Recent Accounting Pronouncements
In November 2024, FASB issued ASU 2024-03 Income Statement—Reporting Comprehensive Income—Expense Disaggregation Disclosures (Subtopic 220-40) Disaggregation of Income Statement Expenses. The guidance in ASU 2024-03 requires public business entities to disclose in the notes to the financial statements, among other things, specific information about certain costs and expenses including purchases of inventory; employee compensation; and depreciation and amortization expense for each caption on the income statement where such expenses are included. The update is effective for annual reporting periods beginning after December 15, 2026, and interim reporting periods beginning after December 15, 2027. Early adoption is permitted, and the amendments may be applied prospectively to reporting periods after the effective date or retrospectively to all periods presented in the financial statements.
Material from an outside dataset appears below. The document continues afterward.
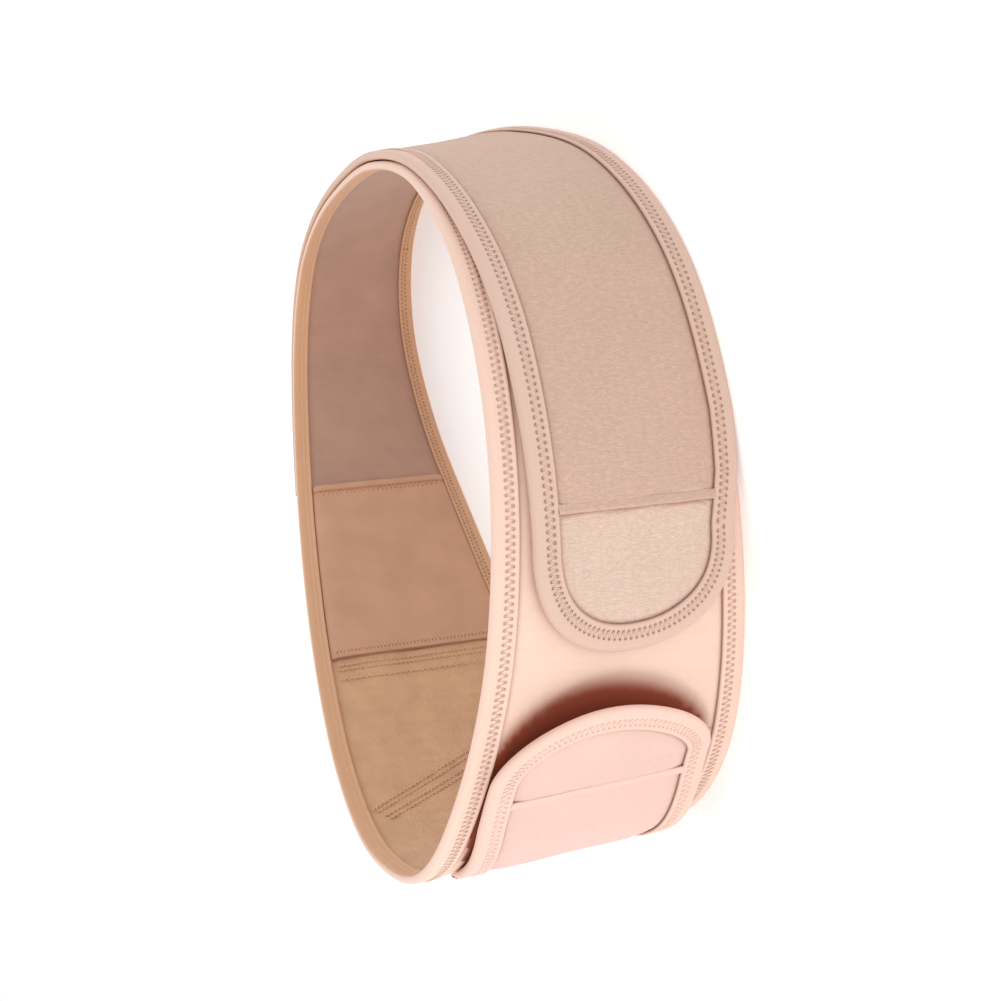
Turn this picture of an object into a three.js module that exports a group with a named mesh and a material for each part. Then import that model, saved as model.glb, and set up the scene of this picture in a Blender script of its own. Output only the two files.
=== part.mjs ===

We are currently evaluating the provisions of this guidance and assessing the potential impact on our financial statement disclosures.
Other recent accounting pronouncements issued by the FASB, including its Emerging Issues Task Force, the American Institute of Certified Public Accountants, and the Securities and Exchange Commission did not or are not believed by management to have a material impact on the Company’s present or future consolidated financial statements.